*PROBLEM REQUIREMENTS*: Print again only this span: the line with "wax_pillar();", the line with "for node in", and all lines between them, exactly as given.

*COLLECTED DATA*:
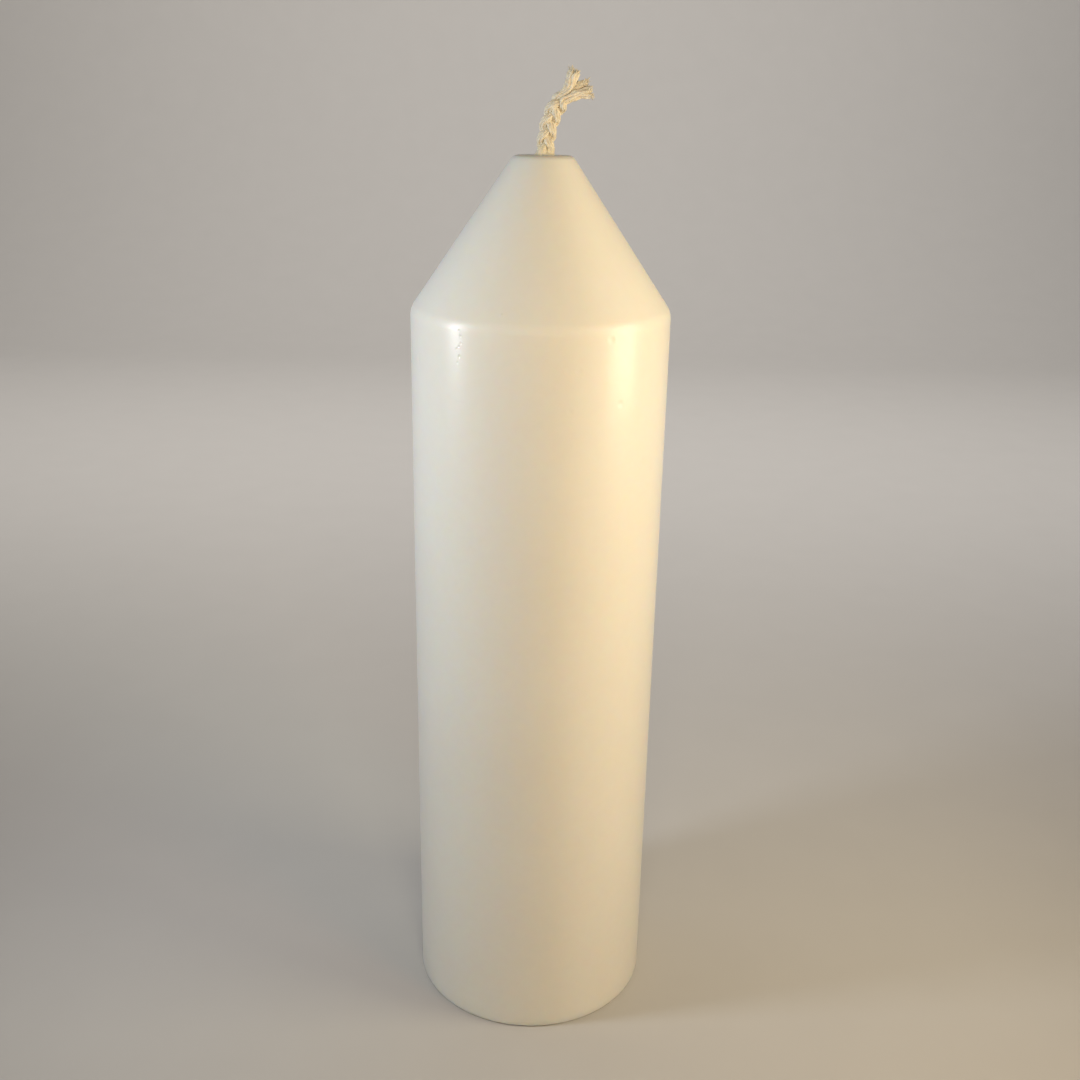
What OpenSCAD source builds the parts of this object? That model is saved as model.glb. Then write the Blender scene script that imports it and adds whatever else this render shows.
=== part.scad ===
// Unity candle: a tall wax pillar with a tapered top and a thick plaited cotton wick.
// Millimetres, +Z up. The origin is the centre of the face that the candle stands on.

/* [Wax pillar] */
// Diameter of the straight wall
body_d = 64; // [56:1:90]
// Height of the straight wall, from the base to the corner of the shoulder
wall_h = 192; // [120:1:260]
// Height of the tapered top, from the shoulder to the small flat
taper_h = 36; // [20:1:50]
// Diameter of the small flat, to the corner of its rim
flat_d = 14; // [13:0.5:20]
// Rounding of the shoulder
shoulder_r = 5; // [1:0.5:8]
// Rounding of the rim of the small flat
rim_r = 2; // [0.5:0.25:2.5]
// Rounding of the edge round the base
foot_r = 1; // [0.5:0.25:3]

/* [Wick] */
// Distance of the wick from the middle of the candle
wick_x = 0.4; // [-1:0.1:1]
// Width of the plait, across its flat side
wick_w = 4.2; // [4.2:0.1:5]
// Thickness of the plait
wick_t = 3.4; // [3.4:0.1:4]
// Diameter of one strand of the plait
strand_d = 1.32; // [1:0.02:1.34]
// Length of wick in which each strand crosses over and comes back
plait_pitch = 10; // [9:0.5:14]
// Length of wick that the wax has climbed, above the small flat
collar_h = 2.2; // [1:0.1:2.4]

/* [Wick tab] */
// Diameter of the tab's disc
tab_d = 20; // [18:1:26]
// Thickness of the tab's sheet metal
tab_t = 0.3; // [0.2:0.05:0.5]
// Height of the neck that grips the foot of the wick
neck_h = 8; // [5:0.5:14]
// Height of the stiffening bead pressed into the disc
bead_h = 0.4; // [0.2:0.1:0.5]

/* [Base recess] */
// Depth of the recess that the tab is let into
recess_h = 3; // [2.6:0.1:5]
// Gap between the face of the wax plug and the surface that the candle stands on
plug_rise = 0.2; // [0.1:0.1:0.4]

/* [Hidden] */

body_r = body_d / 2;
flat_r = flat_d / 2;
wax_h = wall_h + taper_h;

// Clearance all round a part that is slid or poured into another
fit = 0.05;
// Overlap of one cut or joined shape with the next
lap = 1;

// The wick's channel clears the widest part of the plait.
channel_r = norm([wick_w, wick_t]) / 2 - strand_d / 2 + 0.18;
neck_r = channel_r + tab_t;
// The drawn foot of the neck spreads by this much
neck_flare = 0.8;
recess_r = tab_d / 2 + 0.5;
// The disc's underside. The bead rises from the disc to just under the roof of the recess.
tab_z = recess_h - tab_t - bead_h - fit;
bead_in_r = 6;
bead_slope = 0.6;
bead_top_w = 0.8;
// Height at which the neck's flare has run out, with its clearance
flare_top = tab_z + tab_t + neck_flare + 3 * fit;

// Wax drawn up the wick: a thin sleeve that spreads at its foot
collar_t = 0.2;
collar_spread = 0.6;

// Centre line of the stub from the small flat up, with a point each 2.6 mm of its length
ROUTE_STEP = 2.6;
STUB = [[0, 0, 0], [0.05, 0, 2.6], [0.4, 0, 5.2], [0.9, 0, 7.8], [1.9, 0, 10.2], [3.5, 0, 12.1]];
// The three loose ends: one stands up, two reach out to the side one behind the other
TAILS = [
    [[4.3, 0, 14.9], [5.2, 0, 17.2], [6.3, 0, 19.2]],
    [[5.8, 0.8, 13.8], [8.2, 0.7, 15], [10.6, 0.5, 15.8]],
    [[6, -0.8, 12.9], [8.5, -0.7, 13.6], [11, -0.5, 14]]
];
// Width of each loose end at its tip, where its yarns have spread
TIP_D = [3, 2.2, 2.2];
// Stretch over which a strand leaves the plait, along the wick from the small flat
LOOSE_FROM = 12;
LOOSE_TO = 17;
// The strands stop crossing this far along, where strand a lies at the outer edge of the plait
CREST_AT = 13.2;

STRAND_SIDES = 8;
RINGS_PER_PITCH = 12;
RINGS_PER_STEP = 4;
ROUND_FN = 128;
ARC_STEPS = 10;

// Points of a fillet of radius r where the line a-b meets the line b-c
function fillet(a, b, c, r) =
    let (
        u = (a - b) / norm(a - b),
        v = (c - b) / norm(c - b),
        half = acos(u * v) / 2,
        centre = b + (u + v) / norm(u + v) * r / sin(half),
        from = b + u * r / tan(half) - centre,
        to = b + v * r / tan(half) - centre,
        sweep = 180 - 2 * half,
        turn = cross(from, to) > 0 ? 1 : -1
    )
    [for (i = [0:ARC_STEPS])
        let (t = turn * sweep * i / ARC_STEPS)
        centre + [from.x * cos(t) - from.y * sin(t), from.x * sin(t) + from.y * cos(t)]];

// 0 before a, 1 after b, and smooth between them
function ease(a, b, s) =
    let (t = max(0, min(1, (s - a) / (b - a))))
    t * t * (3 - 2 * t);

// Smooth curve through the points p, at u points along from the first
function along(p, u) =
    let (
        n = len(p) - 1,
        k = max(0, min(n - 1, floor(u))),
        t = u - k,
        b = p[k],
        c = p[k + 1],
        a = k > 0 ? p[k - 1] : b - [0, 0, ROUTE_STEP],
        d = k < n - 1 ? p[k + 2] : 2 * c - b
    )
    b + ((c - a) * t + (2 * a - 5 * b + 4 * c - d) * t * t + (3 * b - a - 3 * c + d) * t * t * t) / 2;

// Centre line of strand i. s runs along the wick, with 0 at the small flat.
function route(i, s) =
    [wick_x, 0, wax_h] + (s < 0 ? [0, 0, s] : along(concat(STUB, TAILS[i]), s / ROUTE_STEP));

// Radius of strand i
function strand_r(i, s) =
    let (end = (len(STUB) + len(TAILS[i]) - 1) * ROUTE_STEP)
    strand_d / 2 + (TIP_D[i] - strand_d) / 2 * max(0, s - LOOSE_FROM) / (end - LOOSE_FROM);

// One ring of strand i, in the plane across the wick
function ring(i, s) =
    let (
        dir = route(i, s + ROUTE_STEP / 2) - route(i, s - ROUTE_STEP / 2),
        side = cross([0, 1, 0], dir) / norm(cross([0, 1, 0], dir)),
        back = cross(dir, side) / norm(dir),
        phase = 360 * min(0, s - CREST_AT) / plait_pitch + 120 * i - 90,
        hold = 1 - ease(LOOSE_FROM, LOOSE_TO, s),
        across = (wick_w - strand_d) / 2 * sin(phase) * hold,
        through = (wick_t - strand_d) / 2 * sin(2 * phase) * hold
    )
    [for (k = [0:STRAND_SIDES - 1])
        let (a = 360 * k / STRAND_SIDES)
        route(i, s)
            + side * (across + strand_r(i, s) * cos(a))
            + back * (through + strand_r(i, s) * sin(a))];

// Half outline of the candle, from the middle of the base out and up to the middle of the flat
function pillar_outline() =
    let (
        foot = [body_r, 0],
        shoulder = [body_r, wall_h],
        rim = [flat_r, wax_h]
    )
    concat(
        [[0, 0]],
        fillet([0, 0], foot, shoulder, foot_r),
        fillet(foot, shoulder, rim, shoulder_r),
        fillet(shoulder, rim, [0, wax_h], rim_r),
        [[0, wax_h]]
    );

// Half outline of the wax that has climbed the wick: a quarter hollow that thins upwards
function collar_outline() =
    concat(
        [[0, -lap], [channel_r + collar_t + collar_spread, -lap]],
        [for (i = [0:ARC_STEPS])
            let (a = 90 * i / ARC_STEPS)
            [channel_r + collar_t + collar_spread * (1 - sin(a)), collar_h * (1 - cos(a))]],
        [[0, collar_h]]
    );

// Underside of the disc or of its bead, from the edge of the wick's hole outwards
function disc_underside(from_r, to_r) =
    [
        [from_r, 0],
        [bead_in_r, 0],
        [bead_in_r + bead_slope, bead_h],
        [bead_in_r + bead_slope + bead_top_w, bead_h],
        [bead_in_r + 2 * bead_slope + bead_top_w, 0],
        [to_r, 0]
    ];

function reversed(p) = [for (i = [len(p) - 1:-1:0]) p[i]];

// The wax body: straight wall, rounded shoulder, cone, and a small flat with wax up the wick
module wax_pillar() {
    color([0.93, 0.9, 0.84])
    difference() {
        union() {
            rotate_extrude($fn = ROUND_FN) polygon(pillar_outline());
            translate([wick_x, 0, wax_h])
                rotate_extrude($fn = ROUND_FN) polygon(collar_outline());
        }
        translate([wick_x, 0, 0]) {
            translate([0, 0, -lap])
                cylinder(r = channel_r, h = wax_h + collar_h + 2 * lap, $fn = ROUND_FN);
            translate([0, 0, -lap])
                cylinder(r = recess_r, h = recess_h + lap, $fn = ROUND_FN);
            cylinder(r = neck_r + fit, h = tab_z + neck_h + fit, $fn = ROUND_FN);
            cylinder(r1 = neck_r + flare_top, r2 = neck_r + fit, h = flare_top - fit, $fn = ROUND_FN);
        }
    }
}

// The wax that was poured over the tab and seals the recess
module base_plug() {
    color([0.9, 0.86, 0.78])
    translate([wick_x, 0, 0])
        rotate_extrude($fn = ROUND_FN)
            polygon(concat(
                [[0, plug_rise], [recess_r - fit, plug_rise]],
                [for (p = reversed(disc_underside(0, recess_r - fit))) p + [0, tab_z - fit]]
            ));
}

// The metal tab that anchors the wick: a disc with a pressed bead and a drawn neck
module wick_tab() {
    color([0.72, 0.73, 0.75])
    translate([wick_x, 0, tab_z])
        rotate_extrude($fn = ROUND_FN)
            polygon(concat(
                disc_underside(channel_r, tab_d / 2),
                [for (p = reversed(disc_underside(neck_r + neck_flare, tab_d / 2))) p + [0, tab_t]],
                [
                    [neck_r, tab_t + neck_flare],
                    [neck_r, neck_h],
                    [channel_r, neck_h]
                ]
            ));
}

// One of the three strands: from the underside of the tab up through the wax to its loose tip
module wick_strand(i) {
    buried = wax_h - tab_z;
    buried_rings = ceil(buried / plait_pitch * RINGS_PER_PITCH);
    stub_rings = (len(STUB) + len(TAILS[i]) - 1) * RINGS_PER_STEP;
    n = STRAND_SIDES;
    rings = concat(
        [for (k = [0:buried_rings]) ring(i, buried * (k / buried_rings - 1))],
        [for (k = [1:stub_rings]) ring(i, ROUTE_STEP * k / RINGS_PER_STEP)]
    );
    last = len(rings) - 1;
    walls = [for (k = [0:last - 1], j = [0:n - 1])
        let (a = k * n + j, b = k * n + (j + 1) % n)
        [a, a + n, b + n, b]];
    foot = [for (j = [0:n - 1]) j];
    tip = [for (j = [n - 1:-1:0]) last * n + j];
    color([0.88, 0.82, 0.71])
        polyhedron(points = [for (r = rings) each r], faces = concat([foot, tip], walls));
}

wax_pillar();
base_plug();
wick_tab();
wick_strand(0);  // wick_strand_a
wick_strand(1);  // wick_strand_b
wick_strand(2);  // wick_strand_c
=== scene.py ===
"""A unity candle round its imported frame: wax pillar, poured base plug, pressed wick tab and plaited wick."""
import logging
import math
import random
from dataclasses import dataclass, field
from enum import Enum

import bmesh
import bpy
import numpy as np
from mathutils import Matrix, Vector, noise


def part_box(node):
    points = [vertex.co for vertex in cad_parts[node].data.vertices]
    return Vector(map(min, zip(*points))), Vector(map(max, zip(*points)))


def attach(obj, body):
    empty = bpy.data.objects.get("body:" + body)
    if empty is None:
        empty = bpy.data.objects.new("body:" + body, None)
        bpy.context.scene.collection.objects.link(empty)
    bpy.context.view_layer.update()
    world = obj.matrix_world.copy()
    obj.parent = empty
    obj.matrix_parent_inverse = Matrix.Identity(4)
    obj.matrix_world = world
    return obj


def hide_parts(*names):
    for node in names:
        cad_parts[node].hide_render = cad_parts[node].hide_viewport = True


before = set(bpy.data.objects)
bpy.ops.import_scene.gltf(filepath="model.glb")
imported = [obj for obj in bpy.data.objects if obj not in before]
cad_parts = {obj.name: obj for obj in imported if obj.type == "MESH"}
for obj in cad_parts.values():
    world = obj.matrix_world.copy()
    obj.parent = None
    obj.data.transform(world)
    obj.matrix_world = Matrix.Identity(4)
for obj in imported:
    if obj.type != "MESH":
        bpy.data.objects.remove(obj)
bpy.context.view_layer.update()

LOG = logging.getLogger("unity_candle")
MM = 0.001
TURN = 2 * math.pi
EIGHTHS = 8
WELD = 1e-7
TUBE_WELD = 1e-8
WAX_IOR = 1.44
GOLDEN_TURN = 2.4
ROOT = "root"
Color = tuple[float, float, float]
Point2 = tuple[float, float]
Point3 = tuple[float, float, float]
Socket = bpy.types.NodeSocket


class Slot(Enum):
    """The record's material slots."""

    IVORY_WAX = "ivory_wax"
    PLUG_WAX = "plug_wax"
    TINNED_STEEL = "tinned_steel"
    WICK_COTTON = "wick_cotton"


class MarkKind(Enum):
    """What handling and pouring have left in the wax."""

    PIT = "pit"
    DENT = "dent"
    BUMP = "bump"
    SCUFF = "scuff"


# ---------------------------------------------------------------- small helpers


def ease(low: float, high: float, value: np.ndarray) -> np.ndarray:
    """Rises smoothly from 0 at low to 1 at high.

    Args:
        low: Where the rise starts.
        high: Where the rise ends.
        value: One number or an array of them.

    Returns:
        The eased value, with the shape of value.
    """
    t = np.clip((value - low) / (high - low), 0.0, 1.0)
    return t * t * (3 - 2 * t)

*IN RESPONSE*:
wax_pillar();
base_plug();
wick_tab();
wick_strand(0);  // wick_strand_a
wick_strand(1);  // wick_strand_b
wick_strand(2);  // wick_strand_c
=== scene.py ===
"""A unity candle round its imported frame: wax pillar, poured base plug, pressed wick tab and plaited wick."""
import logging
import math
import random
from dataclasses import dataclass, field
from enum import Enum

import bmesh
import bpy
import numpy as np
from mathutils import Matrix, Vector, noise


def part_box(node):
    points = [vertex.co for vertex in cad_parts[node].data.vertices]
    return Vector(map(min, zip(*points))), Vector(map(max, zip(*points)))


def attach(obj, body):
    empty = bpy.data.objects.get("body:" + body)
    if empty is None:
        empty = bpy.data.objects.new("body:" + body, None)
        bpy.context.scene.collection.objects.link(empty)
    bpy.context.view_layer.update()
    world = obj.matrix_world.copy()
    obj.parent = empty
    obj.matrix_parent_inverse = Matrix.Identity(4)
    obj.matrix_world = world
    return obj


def hide_parts(*names):
    for node in names:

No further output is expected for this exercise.